Stored items
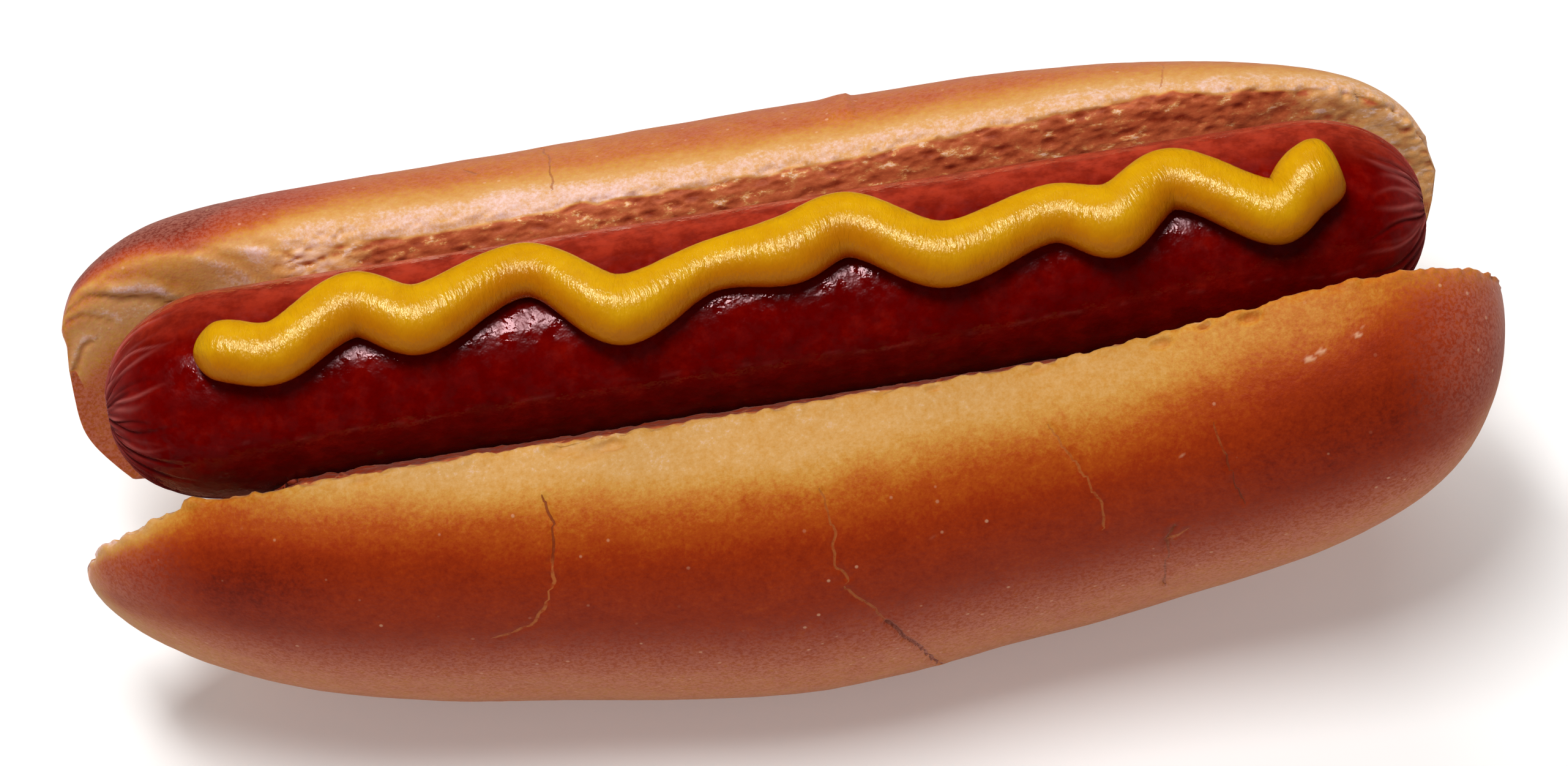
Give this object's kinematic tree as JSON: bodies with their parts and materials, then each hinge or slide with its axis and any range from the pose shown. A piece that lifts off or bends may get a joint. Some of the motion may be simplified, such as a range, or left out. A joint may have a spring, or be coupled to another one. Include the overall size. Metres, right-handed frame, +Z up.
{
  "type": "hot dog",
  "caption": "Sausage seated in a split bread bun that opens upward on its hinge, with a wavy bead of yellow mustard squeezed along the top of the sausage.",
  "frame": {"origin": "on the table under the middle of the hot dog's bounding box, at the flat spot the bun rests on", "axes": "+X along the bun and sausage, +Y from the near half of the bun (lower, wavier lip) to the far half, +Z up"},
  "size_m": [0.1526, 0.0646, 0.06],
  "materials": {
    "bun_bread": "baked bread, golden to brown crust with a pale soft crumb",
    "sausage_skin": "glossy taut dark red skin",
    "mustard_sauce": "smooth glossy yellow sauce"
  },
  "bodies": {
    "root": {"bun": "bun_bread", "sausage": "sausage_skin", "mustard": "mustard_sauce"}
  },
  "joints": []
}
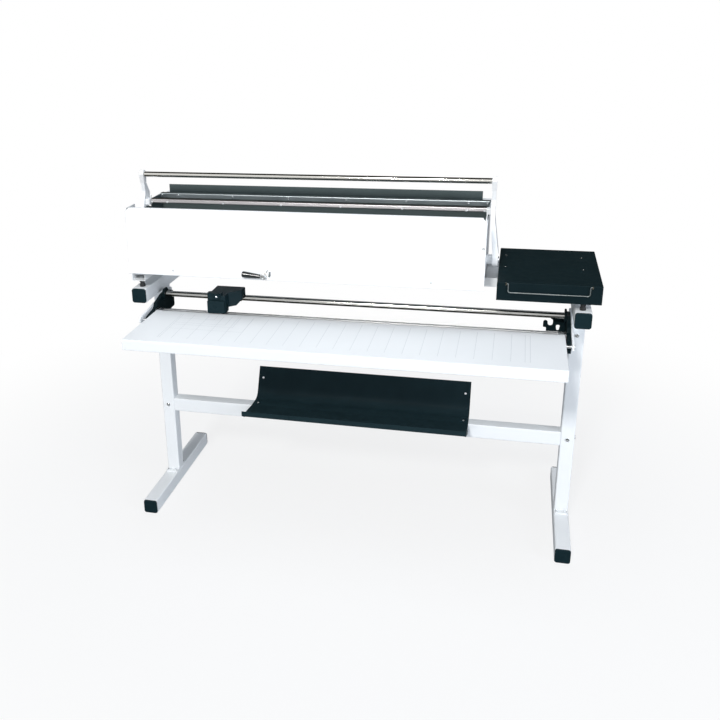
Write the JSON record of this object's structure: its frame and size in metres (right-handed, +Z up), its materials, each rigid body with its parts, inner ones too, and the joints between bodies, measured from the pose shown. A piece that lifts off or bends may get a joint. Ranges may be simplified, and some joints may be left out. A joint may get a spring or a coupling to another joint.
{
  "type": "paper folding machine",
  "caption": "Floor stand with a hand-swung sheet folder on top, a rotary trimmer with table in front, a catch tray below and a paper shelf at the right.",
  "frame": {"origin": "middle of the overall width and depth, on the floor", "axes": "+X to the operator's right along the long side, +Y away from the operator, +Z up"},
  "size_m": [1.5606, 0.749, 1.211],
  "materials": {
    "stand_paint": "pale grey powder coat",
    "white_paint": "satin white paint",
    "grey_paint": "satin grey paint",
    "black_paint": "fine textured black powder coat",
    "dark_board": "matte dark grey-green paint",
    "white_laminate": "matte white laminate with fine grey lines",
    "white_plastic": "moulded white plastic",
    "black_plastic": "moulded black plastic",
    "aluminium": "natural anodised",
    "chrome": "polished chrome plate",
    "blade_steel": "ground tool steel",
    "zinc_steel": "bright zinc plate",
    "brass": "turned bearing bronze",
    "rubber": "black rubber"
  },
  "bodies": {
    "stand": {"foot_tubes": "stand_paint", "foot_end_caps": "black_plastic", "upright_base_plates": "stand_paint", "uprights": "stand_paint", "crossbeam": "stand_paint", "frame_bolts": "zinc_steel", "support_arms": "stand_paint", "support_arm_caps": "black_plastic", "table_frame": "grey_paint", "table_top": "white_laminate", "blade_bed": "aluminium", "fixed_blade": "blade_steel", "blade_clamps": "black_plastic", "guide_rail": "chrome", "rail_end_blocks": "black_plastic", "end_brackets": "black_paint", "table_studs": "zinc_steel", "hook_plate": "black_paint", "catch_tray": "black_paint", "tray_brackets": "black_paint", "rubber_feet": "rubber", "base_rails": "white_paint", "base_pan": "white_paint", "left_side_plate": "grey_paint", "right_side_plate": "grey_paint", "front_cover": "white_paint", "hopper_floor": "grey_paint", "slot_front_plate": "grey_paint", "rear_profile": "aluminium", "rear_cover": "white_paint", "backing_board": "dark_board", "board_ledge": "grey_paint", "pivot_bosses": "zinc_steel", "pivot_pins": "zinc_steel", "panel_screws": "zinc_steel", "lever_plate": "zinc_steel", "lever_bush": "brass", "shaft_bearing": "zinc_steel", "stop_guide_posts": "zinc_steel", "paper_shelf": "black_paint", "shelf_spacers": "zinc_steel", "bail_clips": "zinc_steel"},
    "handle": {"left_swing_arm": "white_paint", "right_swing_arm": "white_paint", "bar_knuckles": "white_plastic", "handle_bar": "chrome", "front_profile": "aluminium", "profile_end_links": "aluminium", "front_profile_screws": "zinc_steel"},
    "cutter": {"cutter_head": "black_plastic", "rail_bushes": "brass", "cutter_guard": "black_plastic", "head_knob": "black_plastic", "blade_axle": "zinc_steel"},
    "cutter_wheel": {"cutter_blade": "blade_steel"},
    "lever": {"lever_grip": "black_plastic", "lever_hub": "chrome", "stop_cam": "zinc_steel"},
    "sheet_stop": {"paper_stop": "zinc_steel"},
    "bail": {"shelf_bail": "chrome"}
  },
  "joints": [
    {"name": "handle_swing", "type": "hinge", "parent": "stand", "child": "handle", "pos_m": [-0.1542, 0.0565, 0.95], "axis": [1, 0, 0], "range_deg": [0, 38]},
    {"name": "cutter_slide", "type": "slide", "parent": "stand", "child": "cutter", "axis": [1, 0, 0], "range_m": [-0.185, 1.056]},
    {"name": "cutter_wheel_spin", "type": "hinge", "parent": "cutter", "child": "cutter_wheel", "pos_m": [-0.4462, -0.0602, 0.7775], "axis": [0, 1, 0], "continuous": true},
    {"name": "stop_lever_turn", "type": "hinge", "parent": "stand", "child": "lever", "pos_m": [-0.2647, -0.1235, 0.911], "axis": [0, 1, 0], "range_deg": [0, 180]},
    {"name": "sheet_stop_lift", "type": "slide", "parent": "stand", "child": "sheet_stop", "axis": [0, 0, 1], "range_m": [0, 0.02]},
    {"name": "bail_swing", "type": "hinge", "parent": "stand", "child": "bail", "pos_m": [0.6253, -0.1118, 0.923], "axis": [-1, 0, 0], "range_deg": [0, 195]}
  ],
  "couplings": [
    {"joint": "cutter_wheel_spin", "follows": "cutter_slide", "rad_per_m": 44.444},
    {"joint": "stop_lever_turn", "follows": "sheet_stop_lift", "rad_per_m": 157.08}
  ]
}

(Stated task): Output the records verbatim, from the first line to the last.

(Correct response):
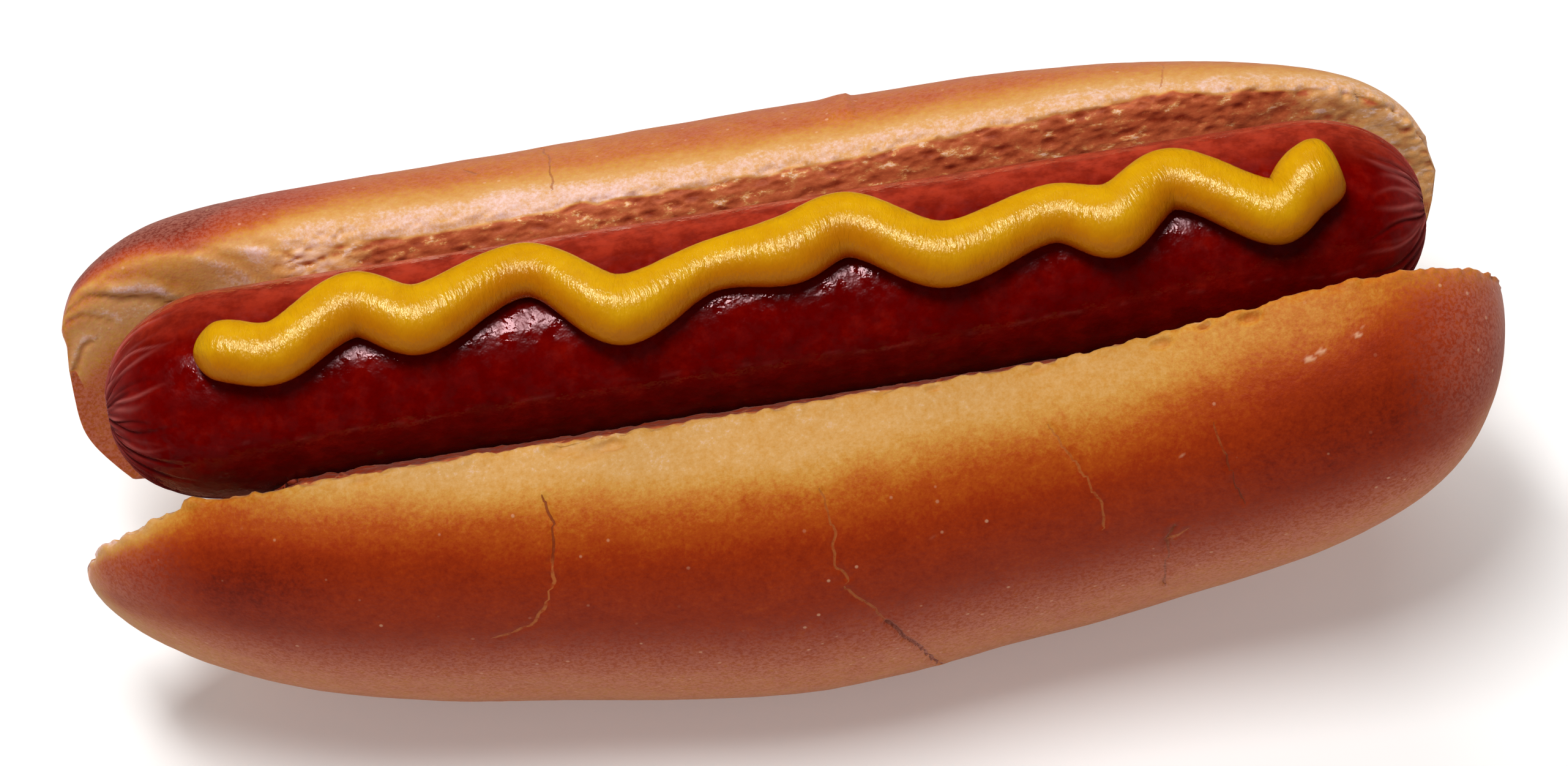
Give this object's kinematic tree as JSON: bodies with their parts and materials, then each hinge or slide with its axis and any range from the pose shown. A piece that lifts off or bends may get a joint. Some of the motion may be simplified, such as a range, or left out. A joint may have a spring, or be coupled to another one. Include the overall size. Metres, right-handed frame, +Z up.
{
  "type": "hot dog",
  "caption": "Sausage seated in a split bread bun that opens upward on its hinge, with a wavy bead of yellow mustard squeezed along the top of the sausage.",
  "frame": {"origin": "on the table under the middle of the hot dog's bounding box, at the flat spot the bun rests on", "axes": "+X along the bun and sausage, +Y from the near half of the bun (lower, wavier lip) to the far half, +Z up"},
  "size_m": [0.1526, 0.0646, 0.06],
  "materials": {
    "bun_bread": "baked bread, golden to brown crust with a pale soft crumb",
    "sausage_skin": "glossy taut dark red skin",
    "mustard_sauce": "smooth glossy yellow sauce"
  },
  "bodies": {
    "root": {"bun": "bun_bread", "sausage": "sausage_skin", "mustard": "mustard_sauce"}
  },
  "joints": []
}
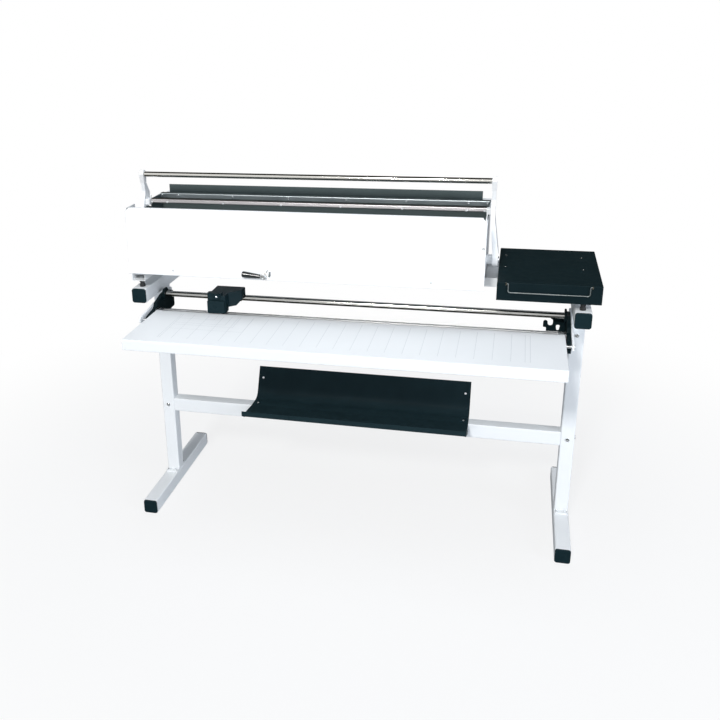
Write the JSON record of this object's structure: its frame and size in metres (right-handed, +Z up), its materials, each rigid body with its parts, inner ones too, and the joints between bodies, measured from the pose shown. A piece that lifts off or bends may get a joint. Ranges may be simplified, and some joints may be left out. A joint may get a spring or a coupling to another joint.
{
  "type": "paper folding machine",
  "caption": "Floor stand with a hand-swung sheet folder on top, a rotary trimmer with table in front, a catch tray below and a paper shelf at the right.",
  "frame": {"origin": "middle of the overall width and depth, on the floor", "axes": "+X to the operator's right along the long side, +Y away from the operator, +Z up"},
  "size_m": [1.5606, 0.749, 1.211],
  "materials": {
    "stand_paint": "pale grey powder coat",
    "white_paint": "satin white paint",
    "grey_paint": "satin grey paint",
    "black_paint": "fine textured black powder coat",
    "dark_board": "matte dark grey-green paint",
    "white_laminate": "matte white laminate with fine grey lines",
    "white_plastic": "moulded white plastic",
    "black_plastic": "moulded black plastic",
    "aluminium": "natural anodised",
    "chrome": "polished chrome plate",
    "blade_steel": "ground tool steel",
    "zinc_steel": "bright zinc plate",
    "brass": "turned bearing bronze",
    "rubber": "black rubber"
  },
  "bodies": {
    "stand": {"foot_tubes": "stand_paint", "foot_end_caps": "black_plastic", "upright_base_plates": "stand_paint", "uprights": "stand_paint", "crossbeam": "stand_paint", "frame_bolts": "zinc_steel", "support_arms": "stand_paint", "support_arm_caps": "black_plastic", "table_frame": "grey_paint", "table_top": "white_laminate", "blade_bed": "aluminium", "fixed_blade": "blade_steel", "blade_clamps": "black_plastic", "guide_rail": "chrome", "rail_end_blocks": "black_plastic", "end_brackets": "black_paint", "table_studs": "zinc_steel", "hook_plate": "black_paint", "catch_tray": "black_paint", "tray_brackets": "black_paint", "rubber_feet": "rubber", "base_rails": "white_paint", "base_pan": "white_paint", "left_side_plate": "grey_paint", "right_side_plate": "grey_paint", "front_cover": "white_paint", "hopper_floor": "grey_paint", "slot_front_plate": "grey_paint", "rear_profile": "aluminium", "rear_cover": "white_paint", "backing_board": "dark_board", "board_ledge": "grey_paint", "pivot_bosses": "zinc_steel", "pivot_pins": "zinc_steel", "panel_screws": "zinc_steel", "lever_plate": "zinc_steel", "lever_bush": "brass", "shaft_bearing": "zinc_steel", "stop_guide_posts": "zinc_steel", "paper_shelf": "black_paint", "shelf_spacers": "zinc_steel", "bail_clips": "zinc_steel"},
    "handle": {"left_swing_arm": "white_paint", "right_swing_arm": "white_paint", "bar_knuckles": "white_plastic", "handle_bar": "chrome", "front_profile": "aluminium", "profile_end_links": "aluminium", "front_profile_screws": "zinc_steel"},
    "cutter": {"cutter_head": "black_plastic", "rail_bushes": "brass", "cutter_guard": "black_plastic", "head_knob": "black_plastic", "blade_axle": "zinc_steel"},
    "cutter_wheel": {"cutter_blade": "blade_steel"},
    "lever": {"lever_grip": "black_plastic", "lever_hub": "chrome", "stop_cam": "zinc_steel"},
    "sheet_stop": {"paper_stop": "zinc_steel"},
    "bail": {"shelf_bail": "chrome"}
  },
  "joints": [
    {"name": "handle_swing", "type": "hinge", "parent": "stand", "child": "handle", "pos_m": [-0.1542, 0.0565, 0.95], "axis": [1, 0, 0], "range_deg": [0, 38]},
    {"name": "cutter_slide", "type": "slide", "parent": "stand", "child": "cutter", "axis": [1, 0, 0], "range_m": [-0.185, 1.056]},
    {"name": "cutter_wheel_spin", "type": "hinge", "parent": "cutter", "child": "cutter_wheel", "pos_m": [-0.4462, -0.0602, 0.7775], "axis": [0, 1, 0], "continuous": true},
    {"name": "stop_lever_turn", "type": "hinge", "parent": "stand", "child": "lever", "pos_m": [-0.2647, -0.1235, 0.911], "axis": [0, 1, 0], "range_deg": [0, 180]},
    {"name": "sheet_stop_lift", "type": "slide", "parent": "stand", "child": "sheet_stop", "axis": [0, 0, 1], "range_m": [0, 0.02]},
    {"name": "bail_swing", "type": "hinge", "parent": "stand", "child": "bail", "pos_m": [0.6253, -0.1118, 0.923], "axis": [-1, 0, 0], "range_deg": [0, 195]}
  ],
  "couplings": [
    {"joint": "cutter_wheel_spin", "follows": "cutter_slide", "rad_per_m": 44.444},
    {"joint": "stop_lever_turn", "follows": "sheet_stop_lift", "rad_per_m": 157.08}
  ]
}